Lampton’s Republican challenger, Katherine Shutte of Beavercreek, didn’t return a message seeking comment.
Here are the competitive races and issues in the Aug. 2 ballot:
House District 46 (Northeastern Butler County, including Monroe and Middletown)
- Thomas Hall (Incumbent)
- Matt King
House District 47 (Central and northwest Butler County including Hamilton and Oxford
- Sara Carruthers (Incumbent)
- Cody Harper
House District 55 (Eastern and northern Warren County, including Springboro)
- Thomas Goodwin
- Scott Lipps (Incumbent)
House District 56 (Central and southwest Warren County, including Lebanon and Mason)
- Joy Bennett
- Sam Cao
- Kathy Grossmann
- Adam Mathews
House District 70 (Western Greene County, including Beavercreek)
- Brian Lampton (Incumbent)
- Katherine Shutte
House District 85 (Champaign, Shelby and part of Logan counties)
- Lilli Johnson Vitale
- Tim Barhorst
- Rochiel Foulk
- Ross Local School District will ask voters to decide on a 5-year, 7.99-mill, emergency property tax levy.
- Clark-Shawnee Local School District will ask voters to approve a substitute 12.1-mill property tax levy to replace two existing emergency levies.
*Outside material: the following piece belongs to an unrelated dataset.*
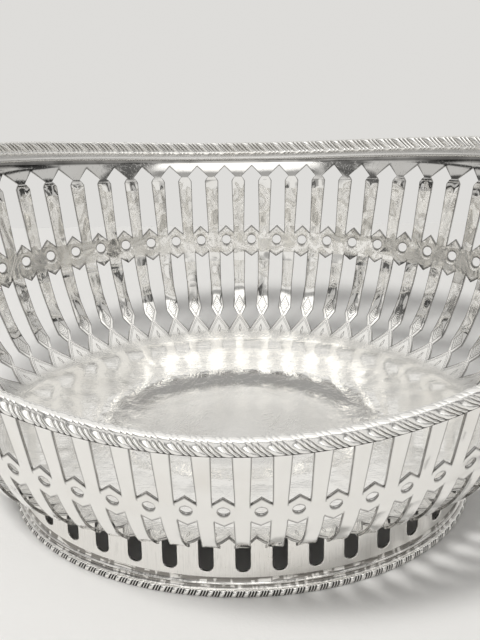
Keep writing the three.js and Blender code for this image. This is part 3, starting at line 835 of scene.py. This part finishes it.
def engraving(n, u, v, normal):
    """Bright-cut work inside the bowl, laid out in pitches round (u) and millimetres up (v): three
    lines along each slot's pointed end, a leaf under each slat, a hatched lozenge on its foot and
    a scalloped ring between two plain ones, and a sunk rim round each hole. A line is cut where
    the distance from its curve is less than its width."""
    beside = n.math("PINGPONG", u, 0.5)  # 0 at a slot, 0.5 at a slat
    from_slat = n.minus(0.5, beside)
    tip, neck = up_wall(LOWER_TIP), up_wall(LOWER_TIP + LOWER_NECK_RISE)
    shoulder = up_wall(LOWER_TIP + LOWER_SHOULDER_RISE)

    def away(value, at):
        return n.math("ABSOLUTE", n.minus(value, at))

    def line(value, at, width):
        return n.ramp(away(value, at), width * 0.4, width, 1.0, 0.0)

    from_edge = n.minus(v, n.math("MULTIPLY_ADD", beside, (neck - tip) / 0.4, tip))
    slot_lines = n.times(n.math("LESS_THAN", v, neck + 0.4),
                         n.most(*(line(from_edge, *where) for where in SLOT_LINES)))
    scalloped = n.plus(v, n.times(n.math("SINE", n.times(u, 2 * np.pi * 4)), 0.3))
    rings = n.most(*(line(value, tip + rise, width) for value, (rise, width) in (
        (scalloped, SCALLOPED_RING), (v, UPPER_RING), (v, LOWER_RING))))
    from_leaf = away(v, tip + LEAF_RISE)
    leaf = n.times(line(from_slat, n.ramp(from_leaf, 0.0, LEAF_HALF, LEAF_WIDTH, 0.0), 0.016),
                   n.math("LESS_THAN", from_leaf, LEAF_HALF))
    from_lozenge = away(v, shoulder + LOZENGE_RISE)
    lozenge_width = n.ramp(from_lozenge, 0.0, LOZENGE_HALF, LOZENGE_WIDTH, 0.0)
    hatch = n.ramp(n.math("SINE", n.math("MULTIPLY_ADD", from_slat, 55.0, n.times(v, -6.0))),
                   0.3, 0.9, 0.0, 0.55)
    lozenge = n.most(n.times(n.math("LESS_THAN", from_slat, lozenge_width), hatch),
                     n.times(line(from_slat, lozenge_width, 0.02),
                             n.math("LESS_THAN", from_lozenge, LOZENGE_HALF)))
    cuts = n.most(slot_lines, n.times(rings, 0.35), leaf, lozenge)
    around = n.times(beside, BOWL_EDGE / SLOTS)
    from_hole = n.math("POWER", n.plus(n.times(around, around), n.math(
        "POWER", away(v, up_wall(HOLE_HEIGHT)), 2.0)), 0.5)
    sunk_rim = n.ramp(from_hole, HOLE_RADIUS + 0.3, HOLE_RADIUS + 1.3)
    normal = n.bump(sunk_rim, 0.0001, 0.6, normal)
    return cuts, n.bump(n.minus(1.0, cuts), 0.00012, 0.8, normal)


def slat_marks(n, place, u, v, normal):
    """What hand work left on the slats: they bend back a little, and unevenly, under the neck and
    under the row of holes, with long drawn marks on the upper ones, broader hammer marks on the
    lower ones and fine file lines on both. The marks are noise less its middle value, different
    from slat to slat, times a window that keeps them off the slats' ends."""
    shoulder = up_wall(LOWER_TIP + LOWER_SHOULDER_RISE)
    lower, upper, top = (up_wall(height) for height in (LOWER_CORNER, UPPER_CORNER, NECK_HEIGHT))
    on_upper = n.window(v, upper, upper + 3, top - 4, top)
    on_lower = n.window(v, shoulder, shoulder + 5, lower - 4, lower)
    bent = n.most(n.ramp(v, lower - 4, lower, 1.0, 0.0), n.window(v, lower, upper, top - 4, top))
    uneven = n.times(n.ramp(n.noise(place, 90, 0.0, 0.5), 0.3, 0.7, -0.25, 0.25),
                     n.ramp(v, shoulder, shoulder + 5))
    normal = n.bump(n.times(bent, n.plus(uneven, 0.75)), 0.0009, 0.9, normal)
    own = n.add("ShaderNodeCombineXYZ", {
        0: n.math("FRACT", u), 1: v, 2: n.times(n.math("FLOOR", u), 7.3)}).outputs[0]

    def marks(across, along):
        return n.minus(n.noise(own, 1.0, 0.0, 0.5, stretch=(across, along, 1.0)), 0.5)

    drawn = n.times(marks(3.2, 0.07), on_upper, 1.4)
    hammered = n.times(marks(2.0, 0.09), on_lower)
    normal = n.bump(n.plus(drawn, hammered), 0.0017, 0.8, normal)
    filed = n.times(marks(11.0, 0.12), n.plus(on_upper, on_lower))
    return n.bump(filed, 0.00001, 0.5, normal)


polished_plate = plate("polished silver plate", (0.91, 0.90, 0.875, 1), 0.05, 0.5, pierced)
struck_plate = plate("struck silver plate", (0.93, 0.92, 0.895, 1), 0.2, 0.4, shaded_grooves)
foot_plate = plate("burnished silver plate", (0.89, 0.875, 0.845, 1), 0.13, 0.4, brushed)

build_bowl(polished_plate)
build_rim_border(struck_plate)
build_collar(foot_plate)
build_foot_moulding(foot_plate)
build_foot_border(struck_plate)


# Camera, at the photo's place: on the basket's middle line, looking along +Y and down. Sizes of
# the camera and the stage are in metres, angles in radians.

CAMERA_PLACE, CAMERA_PITCH, CAMERA_ROLL = (0, -0.3026, 0.2752), 0.573, 0.013
SENSOR_WIDTH, LENS = 36.0, 54.06
FLOOR_TONE, FLOOR_RINGS = (0.84, 0.835, 0.825, 1), (0.4, 1.2, 3.0)
BACKDROP_TONE, FAR_EDGE = (0.73, 0.72, 0.70, 1), 0.233
BACKDROP_HALF, BACKDROP_HEIGHT = 3.0, 0.16
LAMP_PLACE, LAMP_TARGET, LAMP_SIZE = (-0.42, -0.55, 1.45), (0, 0, 0.05), (0.22, 0.18)
LAMP_COLOUR, LAMP_POWER = (1.0, 0.99, 0.97), 14.5
SCREENS = [
    # turn to the left and right edge, height of the low and high edge, soft edge, times the tone
    (-0.85, 0.65, 0.7, 1.45, 0.2, 1.8),
    (-2.3, -0.3, 0.1, 0.8, 0.12, 0.62),
    (0.32, 2.3, 0.1, 0.8, 0.12, 0.62),
    (-0.5, 0.5, 0.44, 0.74, 0.08, 0.45),
    (-0.74, -0.5, 0.1, 0.9, 0.05, 0.2),
    (0.5, 0.74, 0.1, 0.9, 0.05, 0.2),
    (-1.5, -0.84, 0.28, 0.45, 0.05, 0.12),
    (-1.4, -0.8, 0.04, 0.22, 0.03, 0.06),
    (0.8, 1.55, 0.28, 0.45, 0.05, 0.08),
    (0.85, 1.4, 0.04, 0.22, 0.03, 0.06),
]


def pose(right, up, back, place):
    """Where an object stands, and which way its own three axes point."""
    matrix = np.eye(4)
    matrix[:3] = np.stack([right, up, back, place], -1)
    return Matrix(matrix.tolist())


def build_camera():
    """The camera, tipped down by its pitch and then rolled about the way it looks."""
    level_right = np.array([1.0, 0.0, 0.0])
    level_up = np.array([0.0, np.sin(CAMERA_PITCH), np.cos(CAMERA_PITCH)])
    back = np.array([0.0, -np.cos(CAMERA_PITCH), np.sin(CAMERA_PITCH)])
    right = np.cos(CAMERA_ROLL) * level_right - np.sin(CAMERA_ROLL) * level_up
    up = np.sin(CAMERA_ROLL) * level_right + np.cos(CAMERA_ROLL) * level_up
    data = bpy.data.cameras.new("camera")
    data.sensor_width = SENSOR_WIDTH
    data.lens = LENS
    data.clip_start = 0.01
    data.clip_end = 20.0
    camera = new_object("camera", data)
    camera.matrix_world = pose(right, up, back, CAMERA_PLACE)
    bpy.context.scene.camera = camera


# Stage: a pale floor, a slightly greyer backdrop close behind the basket, and soft light from the
# upper left in front.

def build_floor():
    """A round floor: a disc inside rings of quads."""
    turn = np.linspace(0, 2 * np.pi, 97)[:-1]
    radius = np.array(FLOOR_RINGS)[:, None]
    grid = np.stack([radius * np.cos(turn), radius * np.sin(turn), 0 * radius * turn], -1)
    quads = strip_faces(len(radius), len(turn), False)[:, ::-1]
    n = Nodes(bpy.data.materials.new("pale floor"))
    place = n.add("ShaderNodeTexCoord").outputs["Object"]
    n.feed(n.shader.inputs, {
        "Base Color": FLOOR_TONE, "Roughness": 0.9, "Specular IOR Level": 0.1,
        "Normal": n.bump(n.noise(place, 700, 1.0, 0.5), 0.0002, 0.25)})
    mesh = bpy.data.meshes.new("floor")
    mesh.from_pydata(grid.reshape(-1, 3).tolist(), [], quads.tolist() + [list(range(len(turn)))])
    mesh.materials.append(n.owner)
    new_object("floor", mesh)


def seen_directly(n):
    """1 for the rays by which the camera, metal and glass see a thing, 0 for all others."""
    path = n.add("ShaderNodeLightPath").outputs
    return n.most(path["Is Camera Ray"], path["Is Glossy Ray"], path["Is Transmission Ray"])


def build_backdrop():
    """An upright sheet along the floor's far edge, which shows its own even tone to the camera and
    the metal, lights nothing, and is clear from behind, so that the basket's back can be seen."""
    n = Nodes(bpy.data.materials.new("backdrop"))
    in_front = n.minus(1.0, n.add("ShaderNodeNewGeometry").outputs["Backfacing"])
    tone = n.add("ShaderNodeEmission", {"Color": BACKDROP_TONE}).outputs[0]
    clear = n.add("ShaderNodeBsdfTransparent").outputs[0]
    shown = n.times(seen_directly(n), in_front)
    both = n.add("ShaderNodeMixShader", {0: shown, 1: clear, 2: tone}).outputs[0]
    n.feed(n.tree.nodes["Material Output"].inputs, {"Surface": both})
    mesh = bpy.data.meshes.new("backdrop")
    mesh.from_pydata([(side, FAR_EDGE, height) for height in (0, BACKDROP_HEIGHT)
                      for side in (-BACKDROP_HALF, BACKDROP_HALF)], [], [(0, 1, 3, 2)])
    mesh.materials.append(n.owner)
    new_object("backdrop", mesh)


def build_lamp():
    """A soft lamp that shines from its place to its target, and that the metal doesn't mirror."""
    data = bpy.data.lights.new("key", "AREA")
    data.shape = "RECTANGLE"
    data.size, data.size_y = LAMP_SIZE
    data.energy = LAMP_POWER
    data.color = LAMP_COLOUR
    lamp = new_object("key", data)
    back = unit(np.array(LAMP_PLACE) - np.array(LAMP_TARGET))
    side = unit(np.cross([0.0, 0.0, 1.0], back))
    lamp.matrix_world = pose(side, np.cross(back, side), back, LAMP_PLACE)
    lamp.visible_glossy = False


def build_room():
    """The world: a pale room, brighter overhead. The polished metal also mirrors a bright panel
    above, a dark shelf behind and dark screens in front, set by turn and height in radians, each a
    window in both that multiplies the tone. The camera sees the plain room."""
    world = bpy.data.worlds.new("room")
    bpy.context.scene.world = world
    n = Nodes(world)
    way = n.add("ShaderNodeTexCoord").outputs["Generated"]
    x, y, z = n.add("ShaderNodeSeparateXYZ", {"Vector": way}).outputs
    across, height = n.math("ARCTAN2", x, n.times(y, -1.0)), n.math("ARCSINE", z)
    plain = n.ramp(height, 0.3, 0.8, 0.85, 0.91)
    behind = n.ramp(n.math("ABSOLUTE", across), 1.9, 2.3)
    shelf = n.times(behind, n.window(height, 0.70, 0.78, 0.98, 1.06))
    tone = n.times(plain, n.math("MULTIPLY_ADD", shelf, -0.62, 1.0))
    for left, right, low, high, soft, times in SCREENS:
        inside = n.times(n.window(across, left, left + soft, right - soft, right),
                         n.window(height, low, low + soft, high - soft, high))
        tone = n.times(tone, n.math("MULTIPLY_ADD", inside, times - 1.0, 1.0))
    by_camera = n.add("ShaderNodeLightPath").outputs["Is Camera Ray"]
    tone = n.math("MULTIPLY_ADD", by_camera, n.minus(plain, tone), tone)
    colour = n.add("ShaderNodeCombineColor", {0: tone, 1: n.times(tone, 0.99),
                                              2: n.times(tone, 0.97)}).outputs[0]
    n.feed(n.tree.nodes["Background"].inputs, {
        "Color": colour, "Strength": n.ramp(seen_directly(n), 0.0, 1.0, 0.6, 1.0)})


build_camera()
build_floor()
build_backdrop()
build_lamp()
build_room()

bpy.context.scene.view_settings.view_transform = "Standard"

bpy.context.view_layer.update()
- The city of Xenia is asking voters to approve amendments to the city charter to clarify rules for city council members and filling vacant seats, adding language that the city must comply with Ohio’s Uniform Tax Levy Law, and specifying that Ohio Ethics Law applies to all city officials and its employees.
Aug. 2 Primary Election Key Dates
Today: Voters can submit or mail written requests for absentee ballots to vote in the Aug. 2 election to their local board of elections.
July 5: Deadline to register to vote in Aug. 2 election
July 6: Early in-person absentee voting begins; Boards of election begin mailing requested absentee ballots.
July 30: Applications for absentee ballots to be mailed for Aug. 2 election must be received by noon. Though this is the deadline set in law, election officials warn that waiting until this deadline may make it hard to vote by mail because of delivery times.
Aug. 2: Election Day. Polls open from 6:30 a.m. to 7:30 p.m.